# GIVEN INSTRUCTION
Could you output each line of the data that follows exactly?

===== RECORDS SUPPLIED =====

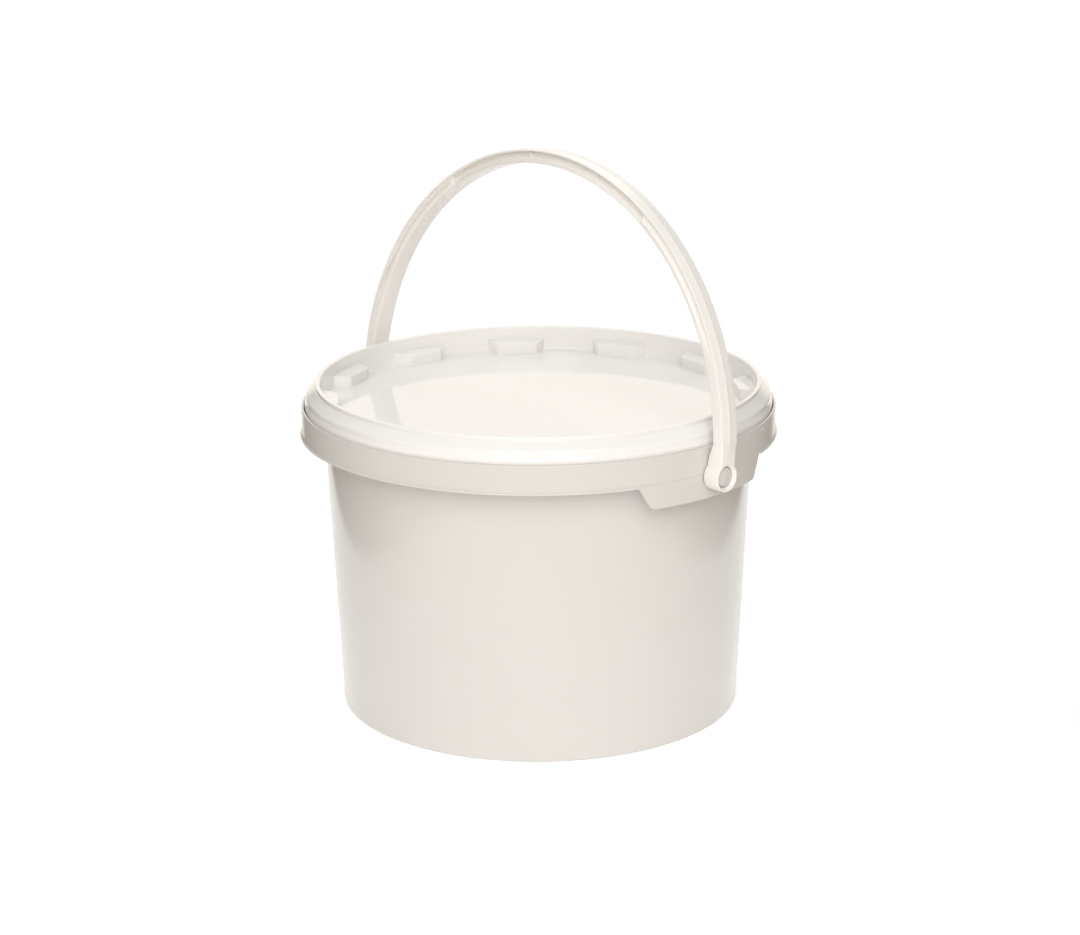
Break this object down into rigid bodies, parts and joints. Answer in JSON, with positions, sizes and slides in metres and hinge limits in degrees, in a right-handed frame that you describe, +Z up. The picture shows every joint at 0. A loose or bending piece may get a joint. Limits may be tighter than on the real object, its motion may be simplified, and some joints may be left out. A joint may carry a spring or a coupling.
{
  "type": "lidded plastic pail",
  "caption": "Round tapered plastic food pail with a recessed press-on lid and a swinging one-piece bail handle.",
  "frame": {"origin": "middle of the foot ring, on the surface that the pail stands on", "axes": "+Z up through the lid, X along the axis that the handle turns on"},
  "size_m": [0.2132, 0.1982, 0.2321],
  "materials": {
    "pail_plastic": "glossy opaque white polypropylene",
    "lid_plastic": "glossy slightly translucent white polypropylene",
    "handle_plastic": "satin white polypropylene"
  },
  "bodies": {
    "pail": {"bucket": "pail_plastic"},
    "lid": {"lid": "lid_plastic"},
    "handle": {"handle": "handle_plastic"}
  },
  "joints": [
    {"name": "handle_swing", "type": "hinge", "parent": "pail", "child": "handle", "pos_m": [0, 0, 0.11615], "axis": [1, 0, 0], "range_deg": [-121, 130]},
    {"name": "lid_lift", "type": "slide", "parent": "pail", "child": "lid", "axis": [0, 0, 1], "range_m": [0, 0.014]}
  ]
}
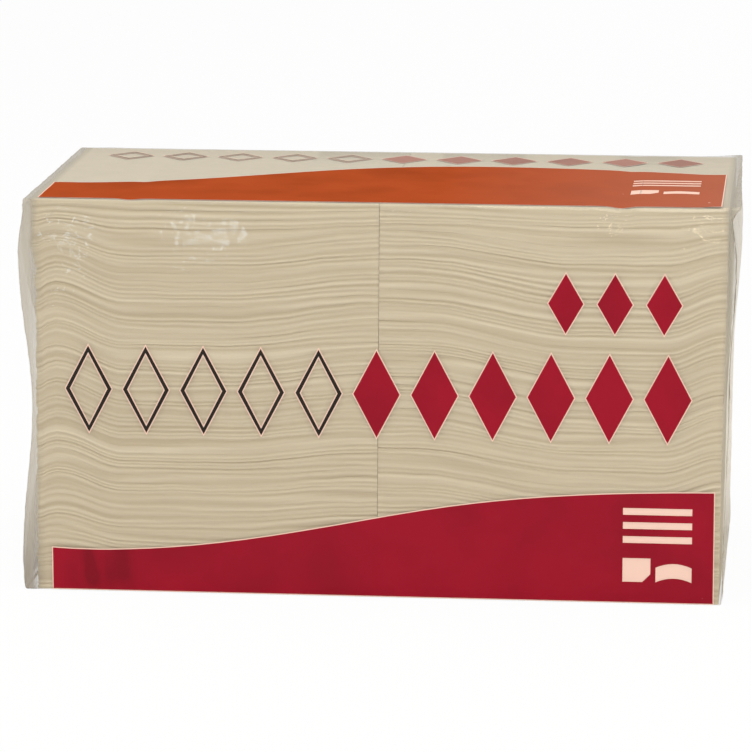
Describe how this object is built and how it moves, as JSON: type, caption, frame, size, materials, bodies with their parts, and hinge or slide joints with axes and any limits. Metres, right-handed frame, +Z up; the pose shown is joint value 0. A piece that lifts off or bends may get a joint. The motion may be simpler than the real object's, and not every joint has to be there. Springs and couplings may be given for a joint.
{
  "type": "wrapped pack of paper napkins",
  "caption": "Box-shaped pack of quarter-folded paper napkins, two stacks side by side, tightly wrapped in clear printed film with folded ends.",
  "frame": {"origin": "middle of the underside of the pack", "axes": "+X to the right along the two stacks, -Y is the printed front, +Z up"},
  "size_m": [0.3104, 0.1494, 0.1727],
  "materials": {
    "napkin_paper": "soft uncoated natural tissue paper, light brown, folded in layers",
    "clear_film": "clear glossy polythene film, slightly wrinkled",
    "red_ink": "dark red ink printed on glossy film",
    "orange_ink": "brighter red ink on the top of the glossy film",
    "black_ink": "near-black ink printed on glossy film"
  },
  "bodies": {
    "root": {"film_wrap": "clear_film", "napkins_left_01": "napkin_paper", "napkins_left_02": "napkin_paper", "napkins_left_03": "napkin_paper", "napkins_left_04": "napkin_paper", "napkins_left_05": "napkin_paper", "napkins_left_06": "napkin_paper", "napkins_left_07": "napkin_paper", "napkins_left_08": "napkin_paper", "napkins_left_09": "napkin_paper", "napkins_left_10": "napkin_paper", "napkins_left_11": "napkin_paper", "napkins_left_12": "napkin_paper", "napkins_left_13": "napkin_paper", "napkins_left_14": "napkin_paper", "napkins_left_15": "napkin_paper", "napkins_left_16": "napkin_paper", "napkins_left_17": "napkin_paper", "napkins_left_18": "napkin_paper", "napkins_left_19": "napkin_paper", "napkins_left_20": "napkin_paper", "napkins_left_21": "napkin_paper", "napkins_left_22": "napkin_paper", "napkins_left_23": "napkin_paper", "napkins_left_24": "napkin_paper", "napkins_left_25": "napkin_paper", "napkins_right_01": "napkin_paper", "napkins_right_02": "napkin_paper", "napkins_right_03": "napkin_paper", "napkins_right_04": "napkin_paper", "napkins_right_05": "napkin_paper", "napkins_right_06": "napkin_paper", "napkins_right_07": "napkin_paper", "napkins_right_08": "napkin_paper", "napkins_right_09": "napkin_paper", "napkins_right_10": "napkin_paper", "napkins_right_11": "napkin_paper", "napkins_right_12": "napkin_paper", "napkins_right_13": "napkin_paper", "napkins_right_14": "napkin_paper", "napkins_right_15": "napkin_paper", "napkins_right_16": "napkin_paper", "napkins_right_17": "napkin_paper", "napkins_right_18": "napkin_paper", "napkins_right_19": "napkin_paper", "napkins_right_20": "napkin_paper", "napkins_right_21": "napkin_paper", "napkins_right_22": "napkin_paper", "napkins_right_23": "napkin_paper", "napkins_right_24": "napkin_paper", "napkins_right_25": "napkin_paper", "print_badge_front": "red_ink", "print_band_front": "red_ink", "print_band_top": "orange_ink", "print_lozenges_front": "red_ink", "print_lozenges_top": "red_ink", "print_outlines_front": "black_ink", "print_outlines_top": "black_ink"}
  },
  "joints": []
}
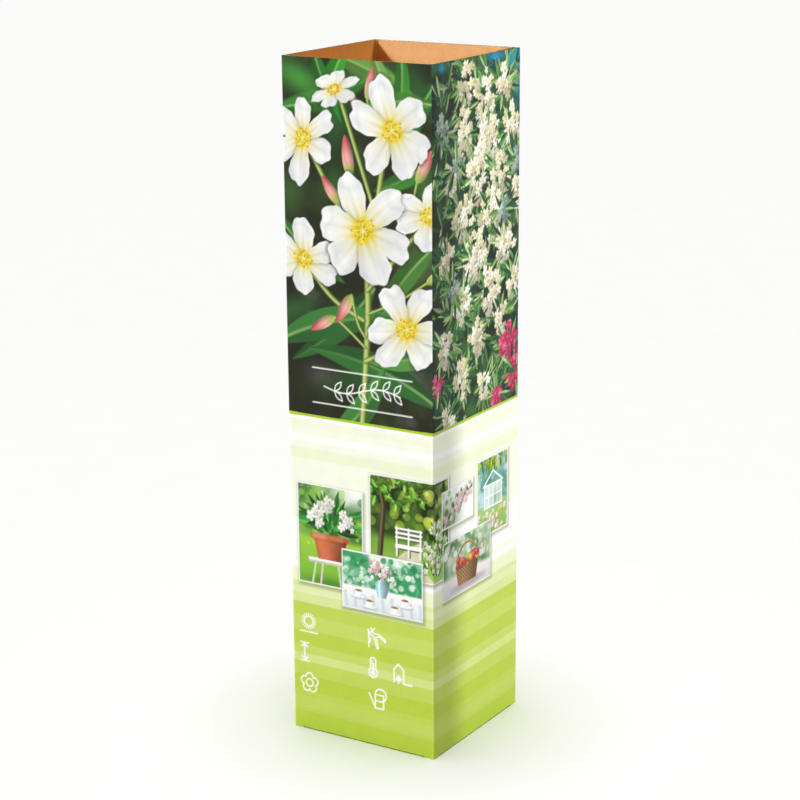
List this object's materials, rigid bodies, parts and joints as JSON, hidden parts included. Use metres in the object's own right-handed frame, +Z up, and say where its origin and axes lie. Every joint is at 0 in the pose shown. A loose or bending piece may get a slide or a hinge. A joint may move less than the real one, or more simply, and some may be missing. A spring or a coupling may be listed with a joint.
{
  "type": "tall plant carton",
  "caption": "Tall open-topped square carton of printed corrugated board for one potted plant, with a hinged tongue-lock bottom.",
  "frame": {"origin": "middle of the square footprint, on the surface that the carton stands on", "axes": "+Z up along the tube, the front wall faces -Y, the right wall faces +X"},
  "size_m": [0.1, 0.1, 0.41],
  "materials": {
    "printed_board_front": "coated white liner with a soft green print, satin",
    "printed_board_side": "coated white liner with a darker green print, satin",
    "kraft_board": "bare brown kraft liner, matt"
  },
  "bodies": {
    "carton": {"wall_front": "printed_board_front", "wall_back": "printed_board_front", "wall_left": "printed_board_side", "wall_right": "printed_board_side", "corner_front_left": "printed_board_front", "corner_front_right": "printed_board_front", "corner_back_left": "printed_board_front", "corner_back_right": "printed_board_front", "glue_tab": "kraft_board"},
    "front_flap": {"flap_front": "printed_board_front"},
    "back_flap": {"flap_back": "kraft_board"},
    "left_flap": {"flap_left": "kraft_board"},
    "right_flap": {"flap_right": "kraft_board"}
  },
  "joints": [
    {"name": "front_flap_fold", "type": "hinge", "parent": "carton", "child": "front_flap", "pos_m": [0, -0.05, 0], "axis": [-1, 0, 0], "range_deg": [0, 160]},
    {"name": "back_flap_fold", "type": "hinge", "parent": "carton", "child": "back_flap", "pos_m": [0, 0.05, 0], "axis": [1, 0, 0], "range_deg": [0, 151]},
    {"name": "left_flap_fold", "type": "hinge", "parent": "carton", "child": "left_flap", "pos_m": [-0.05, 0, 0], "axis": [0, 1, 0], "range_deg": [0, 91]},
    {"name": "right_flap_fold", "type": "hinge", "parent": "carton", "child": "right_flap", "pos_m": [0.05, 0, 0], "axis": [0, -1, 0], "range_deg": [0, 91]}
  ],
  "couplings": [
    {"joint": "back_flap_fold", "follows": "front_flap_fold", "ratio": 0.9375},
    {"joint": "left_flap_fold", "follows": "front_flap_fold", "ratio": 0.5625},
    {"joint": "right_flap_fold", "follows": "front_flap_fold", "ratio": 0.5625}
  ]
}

=====

# TASK SOLUTION
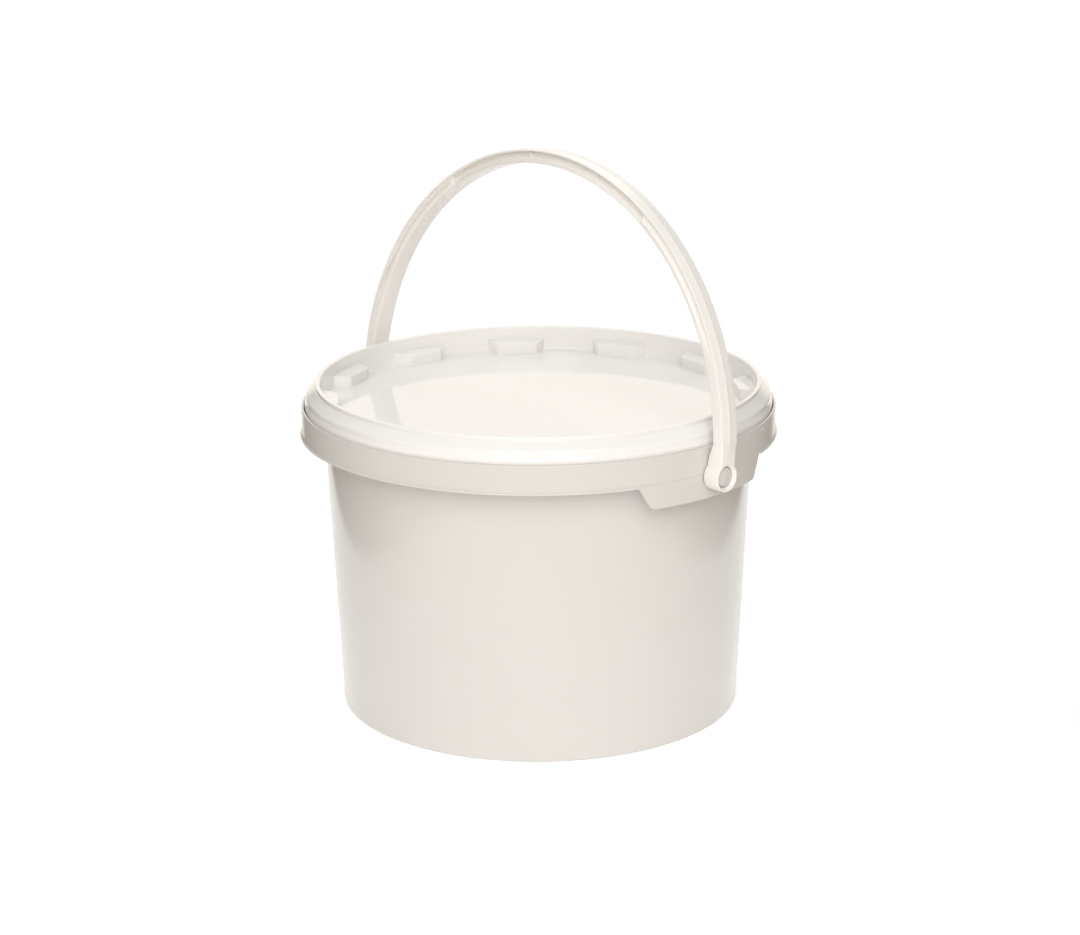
Break this object down into rigid bodies, parts and joints. Answer in JSON, with positions, sizes and slides in metres and hinge limits in degrees, in a right-handed frame that you describe, +Z up. The picture shows every joint at 0. A loose or bending piece may get a joint. Limits may be tighter than on the real object, its motion may be simplified, and some joints may be left out. A joint may carry a spring or a coupling.
{
  "type": "lidded plastic pail",
  "caption": "Round tapered plastic food pail with a recessed press-on lid and a swinging one-piece bail handle.",
  "frame": {"origin": "middle of the foot ring, on the surface that the pail stands on", "axes": "+Z up through the lid, X along the axis that the handle turns on"},
  "size_m": [0.2132, 0.1982, 0.2321],
  "materials": {
    "pail_plastic": "glossy opaque white polypropylene",
    "lid_plastic": "glossy slightly translucent white polypropylene",
    "handle_plastic": "satin white polypropylene"
  },
  "bodies": {
    "pail": {"bucket": "pail_plastic"},
    "lid": {"lid": "lid_plastic"},
    "handle": {"handle": "handle_plastic"}
  },
  "joints": [
    {"name": "handle_swing", "type": "hinge", "parent": "pail", "child": "handle", "pos_m": [0, 0, 0.11615], "axis": [1, 0, 0], "range_deg": [-121, 130]},
    {"name": "lid_lift", "type": "slide", "parent": "pail", "child": "lid", "axis": [0, 0, 1], "range_m": [0, 0.014]}
  ]
}
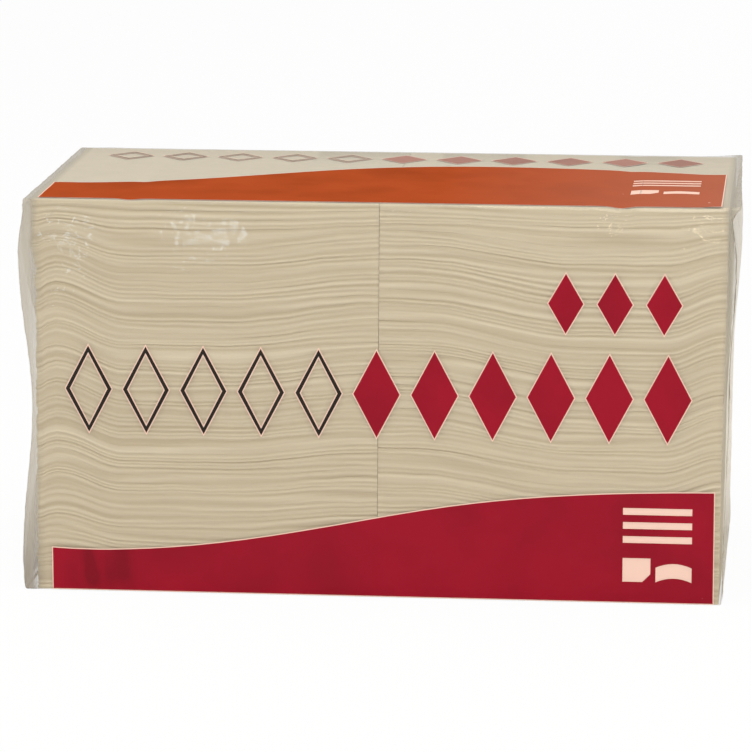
Describe how this object is built and how it moves, as JSON: type, caption, frame, size, materials, bodies with their parts, and hinge or slide joints with axes and any limits. Metres, right-handed frame, +Z up; the pose shown is joint value 0. A piece that lifts off or bends may get a joint. The motion may be simpler than the real object's, and not every joint has to be there. Springs and couplings may be given for a joint.
{
  "type": "wrapped pack of paper napkins",
  "caption": "Box-shaped pack of quarter-folded paper napkins, two stacks side by side, tightly wrapped in clear printed film with folded ends.",
  "frame": {"origin": "middle of the underside of the pack", "axes": "+X to the right along the two stacks, -Y is the printed front, +Z up"},
  "size_m": [0.3104, 0.1494, 0.1727],
  "materials": {
    "napkin_paper": "soft uncoated natural tissue paper, light brown, folded in layers",
    "clear_film": "clear glossy polythene film, slightly wrinkled",
    "red_ink": "dark red ink printed on glossy film",
    "orange_ink": "brighter red ink on the top of the glossy film",
    "black_ink": "near-black ink printed on glossy film"
  },
  "bodies": {
    "root": {"film_wrap": "clear_film", "napkins_left_01": "napkin_paper", "napkins_left_02": "napkin_paper", "napkins_left_03": "napkin_paper", "napkins_left_04": "napkin_paper", "napkins_left_05": "napkin_paper", "napkins_left_06": "napkin_paper", "napkins_left_07": "napkin_paper", "napkins_left_08": "napkin_paper", "napkins_left_09": "napkin_paper", "napkins_left_10": "napkin_paper", "napkins_left_11": "napkin_paper", "napkins_left_12": "napkin_paper", "napkins_left_13": "napkin_paper", "napkins_left_14": "napkin_paper", "napkins_left_15": "napkin_paper", "napkins_left_16": "napkin_paper", "napkins_left_17": "napkin_paper", "napkins_left_18": "napkin_paper", "napkins_left_19": "napkin_paper", "napkins_left_20": "napkin_paper", "napkins_left_21": "napkin_paper", "napkins_left_22": "napkin_paper", "napkins_left_23": "napkin_paper", "napkins_left_24": "napkin_paper", "napkins_left_25": "napkin_paper", "napkins_right_01": "napkin_paper", "napkins_right_02": "napkin_paper", "napkins_right_03": "napkin_paper", "napkins_right_04": "napkin_paper", "napkins_right_05": "napkin_paper", "napkins_right_06": "napkin_paper", "napkins_right_07": "napkin_paper", "napkins_right_08": "napkin_paper", "napkins_right_09": "napkin_paper", "napkins_right_10": "napkin_paper", "napkins_right_11": "napkin_paper", "napkins_right_12": "napkin_paper", "napkins_right_13": "napkin_paper", "napkins_right_14": "napkin_paper", "napkins_right_15": "napkin_paper", "napkins_right_16": "napkin_paper", "napkins_right_17": "napkin_paper", "napkins_right_18": "napkin_paper", "napkins_right_19": "napkin_paper", "napkins_right_20": "napkin_paper", "napkins_right_21": "napkin_paper", "napkins_right_22": "napkin_paper", "napkins_right_23": "napkin_paper", "napkins_right_24": "napkin_paper", "napkins_right_25": "napkin_paper", "print_badge_front": "red_ink", "print_band_front": "red_ink", "print_band_top": "orange_ink", "print_lozenges_front": "red_ink", "print_lozenges_top": "red_ink", "print_outlines_front": "black_ink", "print_outlines_top": "black_ink"}
  },
  "joints": []
}
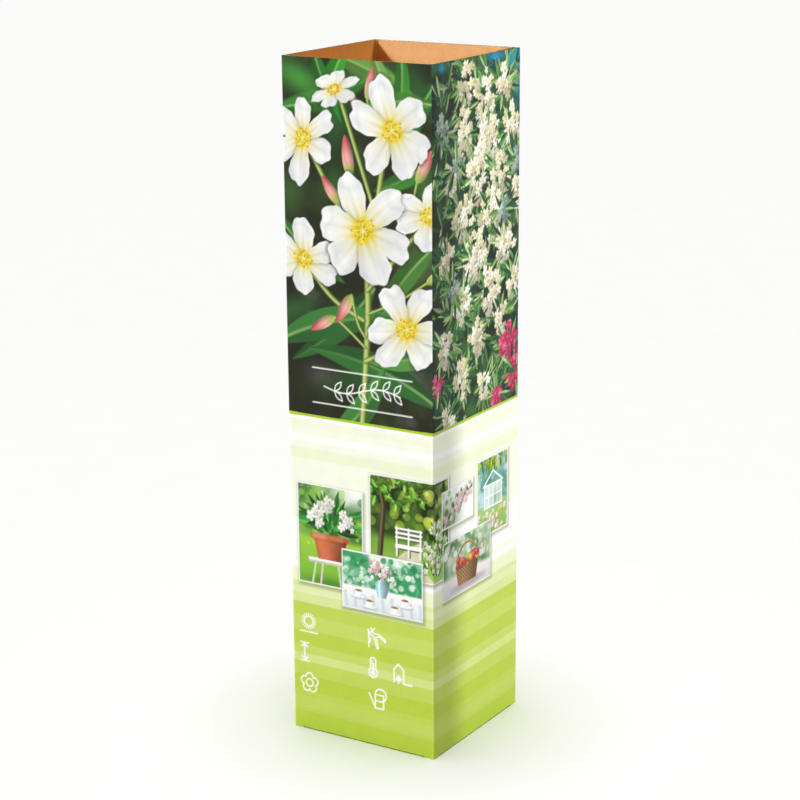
List this object's materials, rigid bodies, parts and joints as JSON, hidden parts included. Use metres in the object's own right-handed frame, +Z up, and say where its origin and axes lie. Every joint is at 0 in the pose shown. A loose or bending piece may get a slide or a hinge. A joint may move less than the real one, or more simply, and some may be missing. A spring or a coupling may be listed with a joint.
{
  "type": "tall plant carton",
  "caption": "Tall open-topped square carton of printed corrugated board for one potted plant, with a hinged tongue-lock bottom.",
  "frame": {"origin": "middle of the square footprint, on the surface that the carton stands on", "axes": "+Z up along the tube, the front wall faces -Y, the right wall faces +X"},
  "size_m": [0.1, 0.1, 0.41],
  "materials": {
    "printed_board_front": "coated white liner with a soft green print, satin",
    "printed_board_side": "coated white liner with a darker green print, satin",
    "kraft_board": "bare brown kraft liner, matt"
  },
  "bodies": {
    "carton": {"wall_front": "printed_board_front", "wall_back": "printed_board_front", "wall_left": "printed_board_side", "wall_right": "printed_board_side", "corner_front_left": "printed_board_front", "corner_front_right": "printed_board_front", "corner_back_left": "printed_board_front", "corner_back_right": "printed_board_front", "glue_tab": "kraft_board"},
    "front_flap": {"flap_front": "printed_board_front"},
    "back_flap": {"flap_back": "kraft_board"},
    "left_flap": {"flap_left": "kraft_board"},
    "right_flap": {"flap_right": "kraft_board"}
  },
  "joints": [
    {"name": "front_flap_fold", "type": "hinge", "parent": "carton", "child": "front_flap", "pos_m": [0, -0.05, 0], "axis": [-1, 0, 0], "range_deg": [0, 160]},
    {"name": "back_flap_fold", "type": "hinge", "parent": "carton", "child": "back_flap", "pos_m": [0, 0.05, 0], "axis": [1, 0, 0], "range_deg": [0, 151]},
    {"name": "left_flap_fold", "type": "hinge", "parent": "carton", "child": "left_flap", "pos_m": [-0.05, 0, 0], "axis": [0, 1, 0], "range_deg": [0, 91]},
    {"name": "right_flap_fold", "type": "hinge", "parent": "carton", "child": "right_flap", "pos_m": [0.05, 0, 0], "axis": [0, -1, 0], "range_deg": [0, 91]}
  ],
  "couplings": [
    {"joint": "back_flap_fold", "follows": "front_flap_fold", "ratio": 0.9375},
    {"joint": "left_flap_fold", "follows": "front_flap_fold", "ratio": 0.5625},
    {"joint": "right_flap_fold", "follows": "front_flap_fold", "ratio": 0.5625}
  ]
}